~ステーキと炊きたてご飯のどちらが好きですか?~
「ステーキはばりばり噛めるけれど、ご飯が噛みにくい」という場合があります。
その逆のケースも考えられます。
この場合、どちらが好きか?にあわせて入れ歯を仕上げていくことが大切です。
古くから我々歯科医の間には、総義歯の噛み合わせと人工歯の形態、人工歯排列方法についての論争があります。大家といわれる先生が考案した理論とテクニックがいくつかあります。
そして、それぞれが派閥を形成し、お互いの正当性を主張し合ってきました。
私も数々の理論とテクニックを学んできました。そのいずれもが大変素晴らしいものです。
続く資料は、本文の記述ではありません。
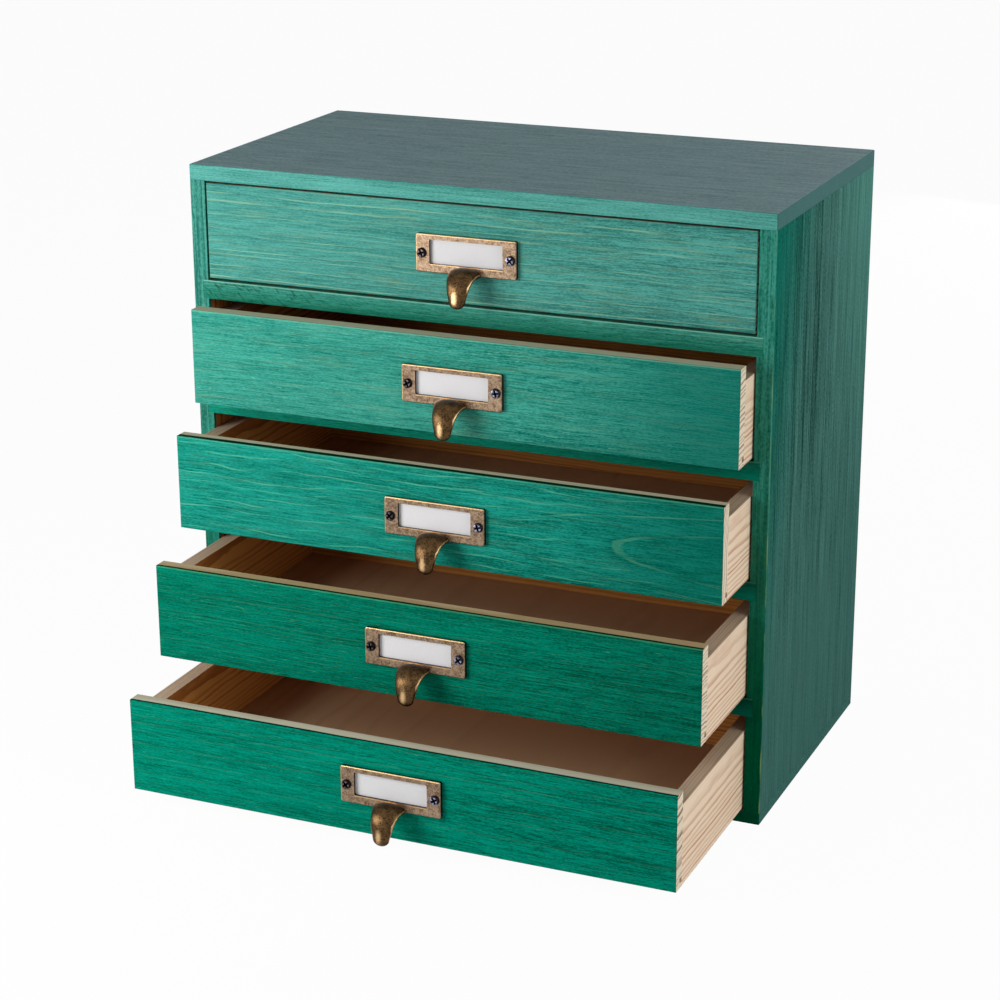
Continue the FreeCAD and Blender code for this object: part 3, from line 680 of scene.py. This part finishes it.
PLATE_BROWN = (colour(98, 76, 58), colour(166, 142, 118))
HOOK_BROWN = (colour(46, 33, 22), colour(100, 76, 48))
ROOT_SHADE_BROWN = colour(34, 24, 15)
WALL_SHADE_BROWN = colour(30, 21, 15)
PIT_BROWN = colour(40, 28, 20)
RIM_SHADE_BROWN = colour(44, 31, 22)
# The colour of the painted highlights.
HIGHLIGHT_BRASS = colour(204, 168, 122)

BROWNED_STEEL = (colour(38, 32, 32), colour(112, 100, 100))
BLUED_STEEL = (colour(60, 58, 70), colour(168, 168, 194))
CRESCENT_SHADOW = colour(12, 10, 14)
CRESCENT_SHADOW_RING = (0.62, 0.8)        # as shares of the head's radius
CROSS = colour(6, 6, 8)
CROSS_ARM = (0.5, 0.68)            # half an arm's width, whole and gone, in millimetres
CROSS_REACH = (0.68, 0.8)          # how far it reaches, as shares of the head's radius
CROSS_TURNS = ((20, 42), (30, 14), (45, 18), (16, 40), (38, 28))   # in degrees, left and right
BRAD_STEEL = (colour(170, 170, 170), colour(100, 98, 96))
CARD = (colour(222, 220, 221), colour(230, 228, 229))


def dress_pull(n):
    """Browned cast brass with painted highlights on the plate's upper and left edges, its window's sill
    and the hook's right edge and nose, where hands also wore it.
    """
    node = f"drawer_{n}_pull"
    low, high = (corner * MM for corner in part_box(node))
    finish = Finish(f"brass_{n}")
    x, y, z = finish.place()
    out = (high.y - PLATE_THICKNESS) - y
    aside = x - (low.x + high.x) / 2
    down = high.z - z
    pits = finish.grit(size=0.8, detail=4.0)
    clouds = finish.grit(size=3, detail=3.0)
    # Painted highlights on the plate's left and upper edges.
    edges = finish.fall(x - low.x, *HIGHLIT_EDGE).highest(finish.fall(down, *HIGHLIT_EDGE))

    face = face_highlights(finish, out, aside, down, edges)
    nose = hook_nose(finish, out, aside, z - low.z)
    # Painted highlights, over a spot worn by hands on the hook's nose.
    painted_bright = (face * 0.9).highest(nose * 0.85).highest(hook_edge(finish, out, aside, down) * 0.6)
    base = finish.mix(finish.rise(painted_bright + pits * 0.5, 0.15, 0.9),
                      browned_brass(finish, out, edges, clouds, pits), HIGHLIGHT_BRASS)
    finish.surface(base, clouds * 0.15 + pits * 0.2 + 0.34, relief=pits, height=0.06, metallic=1.0)
    finish.dress(node)


def browned_brass(finish, out, edges, clouds, pits):
    """Brown brass: darker on the hook, with painted shade at its root, on the walls and on the rims to
    the right and below, and darkest in the pits.
    """
    plate = finish.mix(finish.rise(clouds * 0.6 + pits, -0.25, 0.25), *PLATE_BROWN)
    hook = finish.mix(finish.rise(clouds * 0.5 + pits, -0.25, 0.25), *HOOK_BROWN)
    base = finish.mix(finish.rise(out, *HOOK_BROWNS), plate, hook)
    # Painted shade at the hook's root.
    base = finish.mix(finish.between(out, *ROOT_SHADE) * 0.55, base, ROOT_SHADE_BROWN)
    # Painted shade on the walls of the plate and its window.
    base = finish.mix(finish.rise(-out, *SHADED_WALLS), base, WALL_SHADE_BROWN)
    base = finish.mix(finish.rise(pits, 0.1, 0.28), base, PIT_BROWN)
    # Painted shade on the rims, except on the highlighted left and upper edges.
    return finish.mix(finish.between(-out, *SHADED_RIM) * (1 - edges) * 0.6, base, RIM_SHADE_BROWN)


def face_highlights(finish, out, aside, down, edges):
    """Painted highlights on the plate: its upper and left edges and, a little less, the sill of its
    window.
    """
    sill = finish.between(down - WINDOW_DROP, *SILL) * finish.fall(abs(aside), *SILL_ENDS)
    return edges.highest(sill * 0.8) * finish.fall(-out, 0.5, 0.65) * finish.fall(out, 0.2, 0.6)


def hook_edge(finish, out, aside, down):
    """A painted highlight along the hook's right edge. The hook narrows round its bend and again to the
    tip.
    """
    sine = ((out - HOOK_STEM) / HOOK_BEND).clamped()
    bent = (sine.maths("ARCSINE") / math.radians(HOOK_TURN)).lowest(1.0)
    fallen = ((down - BEND_DROP) / HOOK_DROP).clamped()
    half = (HOOK_ROOT - bent * (HOOK_ROOT - HOOK_NECK) - fallen * (HOOK_NECK - HOOK_TIP)) / 2
    return finish.rise(aside - half, -0.3, -0.05) * finish.rise(out, 0.6, 1.6)


def hook_nose(finish, out, aside, up):
    """A painted highlight on the hook's nose, over a spot worn by hands, with soft edges."""
    across = (aside - NOSE[0]) / NOSE_SIZE[0]
    above = (up - NOSE[1]) / NOSE_SIZE[1]
    return (-(across * across + above * above)).maths("EXPONENT") * finish.rise(out, 4.0, 8.0)


def dress_screws(n):
    """Steel heads, the left one browned and the right one blued, with a black cross and a crescent of
    painted shadow.
    """
    node = f"drawer_{n}_pull_screws"
    low, high = (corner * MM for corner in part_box(node))
    head = (high.z - low.z) / 2
    middle = (low.x + high.x) / 2
    finish = Finish(f"screw_steel_{n}")
    x, _, z = finish.place()
    marks = finish.grit(size=0.7, detail=3.0)
    spots = finish.rise(marks, -0.16, 0.14)
    on_right = finish.rise(x, middle - 1, middle + 1)
    base = finish.mix(on_right, finish.mix(spots, *BROWNED_STEEL), finish.mix(spots, *BLUED_STEEL))

    aside = x - (on_right * (high.x - low.x - 2 * head) + low.x + head)
    up = z - (low.z + high.z) / 2
    around = (aside * aside + up * up).maths("SQRT") / head
    # A painted shadow in a crescent at the head's upper right.
    crescent = finish.rise(around, *CRESCENT_SHADOW_RING) * finish.rise(aside + up, -0.6, 0.8)
    base = finish.mix(crescent * 0.95, base, CRESCENT_SHADOW)

    left, right = (math.radians(turn) for turn in CROSS_TURNS[n - 1])
    turn = on_right * (right - left) + left
    cosine, sine = turn.maths("COSINE"), turn.maths("SINE")
    arm = abs(aside * cosine + up * sine).lowest(abs(up * cosine - aside * sine))
    cross = finish.fall(arm, *CROSS_ARM) * finish.fall(around, *CROSS_REACH)
    base = finish.mix(cross, base, CROSS)
    finish.surface(base, marks * 0.3 + 0.38, relief=marks, height=0.02, metallic=1.0)
    finish.dress(node)


def dress_brads():
    finish = Finish("brad_steel")
    marks = finish.grit(size=0.5, detail=3.0)
    base = finish.mix(finish.rise(marks, -0.05, 0.35), *BRAD_STEEL)
    finish.surface(base, marks * 0.3 + 0.4, relief=marks, height=0.02, metallic=1.0)
    finish.dress("back_panel_brads")


def dress_card(n):
    """Bare white card with the faint tooth of paper."""
    finish = Finish(f"card_{n}")
    tooth = finish.grit(size=0.35, detail=4.0)
    base = finish.mix(finish.rise(tooth, -0.3, 0.3), *CARD)
    finish.surface(base, roughness=0.85, relief=tooth, height=0.01)
    finish.dress(f"drawer_{n}_label_card")


# --- stage, in metres -------------------------------------------------------------------

WHITE = (1, 1, 1, 1)
FLOOR_GREY = (0.82, 0.82, 0.82, 1)
FLOOR_REACH = 6.0
FLOOR_WHITENESS = 0.96      # the rest shows the cabinet's shadow
SKY_LIGHT = 0.19
# Square soft lamps: place, size and power. All face the middle of the cabinet.
LAMPS = {
    "key": ((-0.5, -0.62, 0.35), 0.4, 4.6),
    "fill": ((1.5, -0.3, 0.6), 1.0, 12.5),
    "back": ((0.3, 1.4, 0.5), 1.0, 6),
}
LAMPS_FACE = (0, -0.05, 0.17)
CAMERA_PLACE = (0.55514, -1.33412, 0.63309)
CAMERA_TURN, CAMERA_TILT, CAMERA_ROLL = 23.44, -18.80, -0.27    # degrees
CAMERA_LENS = 91.2          # millimetres, on a sensor as wide as a small film frame
SENSOR_WIDTH = 36


def add_floor():
    mesh = bpy.data.meshes.new("floor")
    shape = bmesh.new()
    bmesh.ops.create_grid(shape, x_segments=1, y_segments=1, size=FLOOR_REACH)
    shape.to_mesh(mesh)
    shape.free()
    floor = bpy.data.objects.new("floor", mesh)
    bpy.context.scene.collection.objects.link(floor)
    finish = Finish("floor")
    lit = finish.add("BsdfDiffuse", {"Color": FLOOR_GREY})
    white = finish.add("Emission", {"Color": WHITE, "Strength": 1.0})
    finish.end(finish.white_to_the_eye(lit, white, FLOOR_WHITENESS))
    mesh.materials.append(finish.material)


def add_sky():
    world = bpy.data.worlds.new("studio")
    sky = Nodes(world)
    soft, white = (sky.add("Background", {"Color": WHITE, "Strength": strength})
                   for strength in (SKY_LIGHT, 1.0))
    sky.add("OutputWorld", {"Surface": sky.white_to_the_eye(soft, white)})
    bpy.context.scene.world = world


def add_lamp(name, place, size, power):
    lamp = bpy.data.lights.new(name, "AREA")
    lamp.size = size
    lamp.energy = power
    holder = bpy.data.objects.new(name, lamp)
    holder.location = place
    towards = Vector(LAMPS_FACE) - Vector(place)
    holder.rotation_euler = towards.to_track_quat("-Z", "Y").to_euler()
    holder.visible_camera = False
    bpy.context.scene.collection.objects.link(holder)


def add_camera():
    data = bpy.data.cameras.new("camera")
    data.lens = CAMERA_LENS
    data.sensor_width = SENSOR_WIDTH
    data.clip_start = 0.05
    holder = bpy.data.objects.new("camera", data)
    holder.matrix_world = (Matrix.Translation(CAMERA_PLACE)
                           @ Matrix.Rotation(math.radians(CAMERA_TURN), 4, "Z")
                           @ Matrix.Rotation(math.radians(90 + CAMERA_TILT), 4, "X")
                           @ Matrix.Rotation(math.radians(CAMERA_ROLL), 4, "Z"))
    bpy.context.scene.collection.objects.link(holder)
    bpy.context.scene.camera = holder


dress_carcase()
for number in range(1, DRAWERS + 1):
    dress_drawer(number)
    dress_pull(number)
    dress_screws(number)
    dress_card(number)
dress_brads()
add_floor()
add_sky()
for name, settings in LAMPS.items():
    add_lamp(name, *settings)
add_camera()
bpy.context.scene.view_settings.view_transform = "Standard"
しかし、実際の臨床では同じ方法で、同じように仕上げても「Good」という患者さんと「No」という患者さんの両方がいらっしゃいます。
「違いは何だろう……?」色々悩み、試行錯誤してきました。
患者さんの顎の運動機能の読み違えだろうか…?技術的なミスだろうか…?等々、悩み続けてきました。
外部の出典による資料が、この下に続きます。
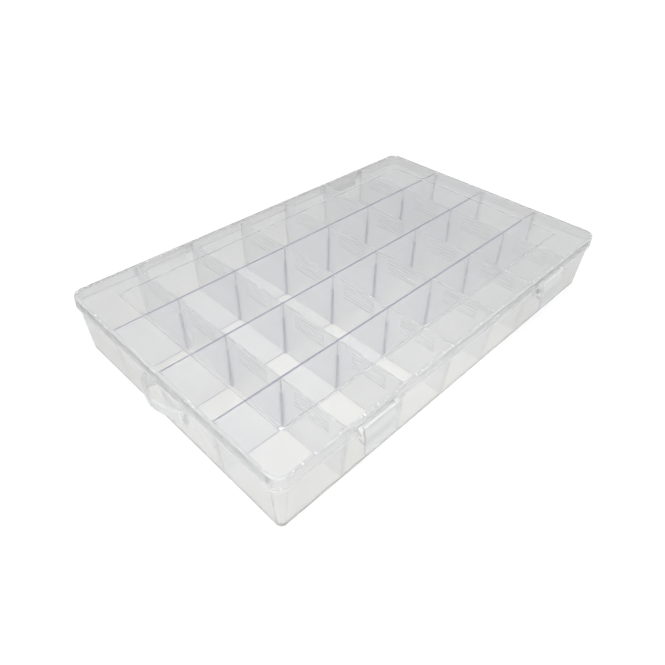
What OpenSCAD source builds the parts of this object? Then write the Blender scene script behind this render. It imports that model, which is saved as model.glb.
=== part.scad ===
// Embroidery thread box: a flat clear plastic organiser with 28 compartments.
// Millimetres, +Z up. The origin is the middle of the tray's underside. The long side
// runs along X, the latches are on the front (-Y), the lid hinges at the back (+Y) and
// the hanging loop is on the left end (-X).
//
// The tray holds three long dividers and twenty-four short ones. Each divider drops
// between pairs of guide ribs. Short dividers are named by row, a at the front to d at
// the back, and by column, 1 at the loop end to 6.

/* [Lid] */
// Length of the lid over its skirt
lid_l = 345; // [300:1:380]
// Width of the lid over its skirt
lid_w = 217; // [190:1:240]
// Thickness of the lid's top plate
lid_t = 1.4; // [1:0.1:2.5]
// Height of the skirt, from the lid's top face down
skirt_h = 9.2; // [8.6:0.1:12]
// Thickness of the skirt at its lower edge
skirt_t = 1.3; // [1.2:0.1:1.8]
// Radius of the lid's corners seen from above
lid_r = 9; // [7:0.5:14]
// Rounding of the lid's upper edge
lid_edge = 1.4; // [0.8:0.1:2]
// How far the skirt leans in at its top, so that the lid leaves its mould
lid_lean = 0.4; // [0.2:0.1:0.8]
// Height of the raised panel on the lid
panel_h = 0.8; // [0.4:0.1:1.2]
// Distance from the lid's end to the raised panel
panel_in_l = 24; // [15:1:40]
// Distance from the lid's long side to the raised panel
panel_in_w = 24; // [15:1:40]
// Corner radius of the raised panel
panel_r = 4; // [2:0.5:10]

/* [Tray] */
// Height of the tray, from its underside to its rim
tray_h = 47; // [40:0.5:60]
// Wall thickness of the tray
wall_t = 1.3; // [1.2:0.1:2]
// Thickness of the tray's floor
floor_t = 1.6; // [1.2:0.1:3]
// How far the wall leans in from the ledge to the underside
draft_in = 2.3; // [1:0.1:3.5]
// Height of the flare that carries the ledge under the lid's skirt
flare_h = 6; // [4:0.5:7]
// Height of the ledge's upright lip
lip_h = 1.3; // [0.8:0.1:2]
// How far the ledge stays inside the lid's outer face
ledge_in = 0.6; // [0.3:0.1:1.2]
// Round where the floor meets the walls
floor_round = 2; // [1:0.5:4]
// Round on the tray's lower outer edge
foot_round = 1.2; // [0.6:0.1:1.4]
// Radius of the underside's corners seen from above
foot_r = 4; // [3:0.5:6]

/* [Dividers] */
// Thickness of a long divider
long_t = 1.5; // [1.2:0.1:2]
// Thickness of a short divider
short_t = 1.2; // [1:0.1:1.8]
// How far the divider tops stay below the tray's rim
divider_down = 0.5; // [0.3:0.1:4]
// Thickness of a guide rib
rib_t = 1; // [0.8:0.1:1.6]
// How far a guide rib stands out from its wall
rib_d = 1.4; // [1:0.1:2]
// How far a guide rib stands out from a long divider
long_rib_d = 1.1; // [0.8:0.1:2]
// Height of the guide ribs on a long divider, from the floor
long_rib_h = 32; // [20:1:36]
// Length of the grip ridges on a short divider
grip_l = 28; // [15:1:34]
// Distance between two grip ridges
grip_step = 2.6; // [2:0.1:3.4]
// Height of one grip ridge
grip_t = 0.9; // [0.5:0.1:1.2]
// How far a grip ridge stands out
grip_d = 0.35; // [0.2:0.05:0.6]
// Depth of the first grip ridge below the divider's top
grip_down = 3; // [2:0.5:8]

/* [Hinges] */
// Distance from the middle of the box to each hinge
hinge_x = 97; // [60:1:120]
// Width of the tray's hinge clip
clip_w = 34; // [20:1:44]
// Width of one hinge arm on the lid
arm_w = 8; // [5:1:12]
// Height of a hinge arm's root over the skirt's lower edge
arm_rise = 6.5; // [5.5:0.5:7]
// Radius of the hinge rod
rod_r = 1.5; // [1.2:0.1:1.6]
// Outer radius of the hinge clip
clip_r = 2.9; // [2.8:0.1:3]
// Distance from the lid's back face to the hinge axis
hinge_out = 2.4; // [2.3:0.1:3]
// Height of the hinge axis over the skirt's lower edge
hinge_up = 0.8; // [0.6:0.1:1]

/* [Latches] */
// Distance from the middle of the box to each latch
latch_x = 98; // [50:1:125]
// Width of a latch
latch_w = 27; // [20:1:40]
// Height of a latch below its axis
latch_drop = 20; // [17:0.5:24]
// Thickness of a latch's plate
latch_t = 1.6; // [1.3:0.1:1.8]
// Radius of the latch's rod on the lid
pivot_r = 1; // [0.8:0.05:1.05]
// Outer radius of the latch's barrel
barrel_r = 1.9; // [1.8:0.05:2]
// Distance from the lid's front face to the latch's axis
pivot_out = 0.8; // [0.7:0.1:1.4]
// Height of the latch's axis over the skirt's lower edge
pivot_up = 1.3; // [1.2:0.1:2]
// Height of the lower end of a latch's sloping part below its axis
slope_drop = 3; // [2:0.5:5]
// How far a latch's plate stands out beyond its barrel
plate_out = 1.6; // [0.8:0.1:2]
// How far a latch's foot flares out for a fingernail
foot_out = 0.8; // [0.4:0.1:1.2]
// Width of the lug at each end of a latch's rod
lug_w = 3; // [2:0.5:5]
// Height of a lug's root over the latch's axis
lug_rise = 3; // [2:0.5:4]
// Width of the catch on the tray
catch_w = 24; // [16:1:28]
// Depth of the catch below the ledge
catch_drop = 8; // [7:0.5:9]
// How far the latch's hook reaches under the catch
bite = 1; // [0.6:0.1:1.2]
// Height of the latch's hook
hook_h = 1.8; // [1.2:0.1:2.4]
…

確かに、これらに原因がある場合もありますが、どうもそれだけではない様な気がしていました。
そして「義歯の結果は患者さんの食習慣、好み、嗜好などに大きく左右される」ということに気付きました。
つまり、「患者さんは義歯に何を求めているか?」を良く知らないで、歯科医が思う「よく噛める入れ歯」を作っているからなのです。
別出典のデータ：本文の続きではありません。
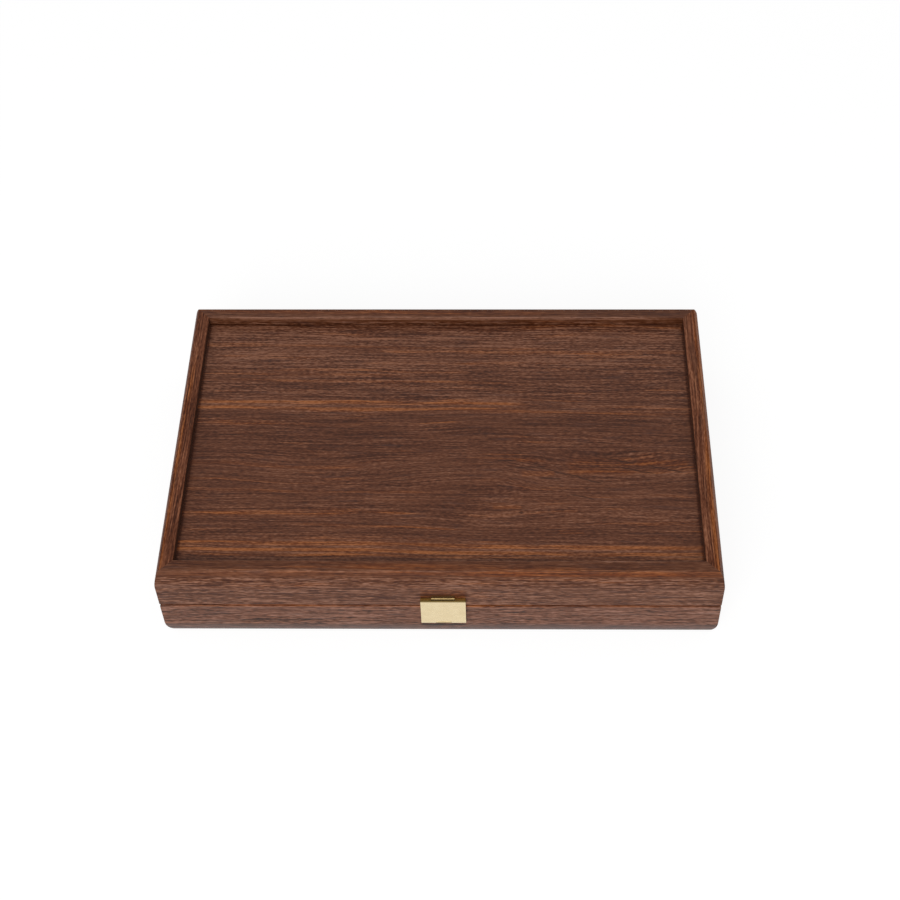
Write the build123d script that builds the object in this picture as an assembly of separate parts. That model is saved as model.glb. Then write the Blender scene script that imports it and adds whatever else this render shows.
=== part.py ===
from build123d import *
import os

# A wooden backgammon case, shut. Two matching trays are hinged at the back and held by a
# brass clasp at the front. The playing field is inlaid in both trays, and the checkers and
# dice lie in the lower one.
# Millimetres. +X runs along the case, +Y towards the hinges and +Z up. The origin is on the
# table, under the middle of the case.

# The case
case_length = 300.0
case_depth = 194.0
tray_height = 28.0  # each tray, from its outer face to its rim; the rims meet

# The moulding that the rails are cut from
rail_width = 10.0
round_inset = 3.1  # how far the round outer face leans in at the outer edge
round_height = 11.9  # the height of that rounding
edge_ease = 0.45  # rounding of the sharp edges
rim_ease = 0.4  # rounding of the rim's outer edge
parting_depth = 1.3  # the groove that runs round the case between the trays
parting_height = 0.8  # each tray's half of that groove

# The panel, in layers from the outside in
recess_depth = 5.5
veneer_thickness = 0.6
core_thickness = 3.0
groove_depth = 4.0  # how far the panel runs into the rails
panel_gap = 0.1  # play of the panel in its groove

# The playing field
points_per_end = 6
point_gap = 1.5  # between the bases of neighbours
point_length = 120.0
inlay_gap = 0.05

# The hinges
hinge_inset = 55.0  # from the case's end to the middle of the nearer hinge
hinge_length = 30.0
leaf_width = 8.0  # from the back face inwards
leaf_thickness = 1.0
barrel_radius = 2.4
barrel_overhang = 0.4  # from the back face out to the pin's axis
knuckle_count = 5
knuckle_gap = 0.1
hinge_pin_radius = 1.1
hinge_head_radius = 1.7
hinge_head_height = 0.5
running_gap = 0.05  # pin to bore
barrel_gap = 0.3  # turning knuckles to what is round them
mortise_gap = 0.1

# The screws of the hinges
screws_per_leaf = 2
screw_spacing = 17.0
screw_radius = 1.0
screw_head_radius = 1.9
screw_head_height = 0.8
screw_length = 8.0
screw_point_length = 2.0
screw_tip_radius = 0.25
screw_slot_width = 0.5
screw_slot_depth = 0.45
screw_gap = 0.05

# The clasp
latch_offset = 1.8  # its middle, to the right of the case's middle
latch_width = 24.1
latch_bottom = 14.3
latch_top = 35.5
latch_proud = 2.4
latch_sheet = 0.8
latch_edge_ease = 0.2
latch_fold_radius = 1.0  # where the sheet folds over at its upper edge
latch_knuckle_radius = 1.1
latch_knuckle_width = 8.0
latch_pin_radius = 0.5
latch_pin_inset = 0.2
latch_turning_gap = 0.15
latch_plate_width = 18.0
latch_plate_thickness = 0.5
latch_plate_drop = 1.2  # from the rim down to the plate's upper edge
latch_brad_spacing = 12.0
latch_brad_drop = 3.5  # from that edge down to the nails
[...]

「ジックリ噛んでご飯の甘みを味わいたい」という人に「ステーキがさくさく切れる入れ歯」を作っても好みに合いません。逆もまた然りです。
メタルブレードティースの技工
ステーキでもよく噛めるメタルブレードティース使用の無口蓋義歯
じっくり味わう陶歯使用のCPデンチャー/無口蓋義歯
誰もがステーキを食べたいわけではなく、誰もが漬物好きな訳ではないのです。
こんな簡単なことに気付くまで数年を要してしまいました。
ステーキをバリバリ、むしゃむしゃ食べたい人、炊き立てご飯の甘味を味わいたい人、白菜やナスの漬物を美味しく食べたい人、焼き鳥で一杯が大好きな人等々、食の好みは十人十色。
好みにあった、ジャストフィットの血の通った入れ歯を仕上げる努力を、一緒にしていきましょう。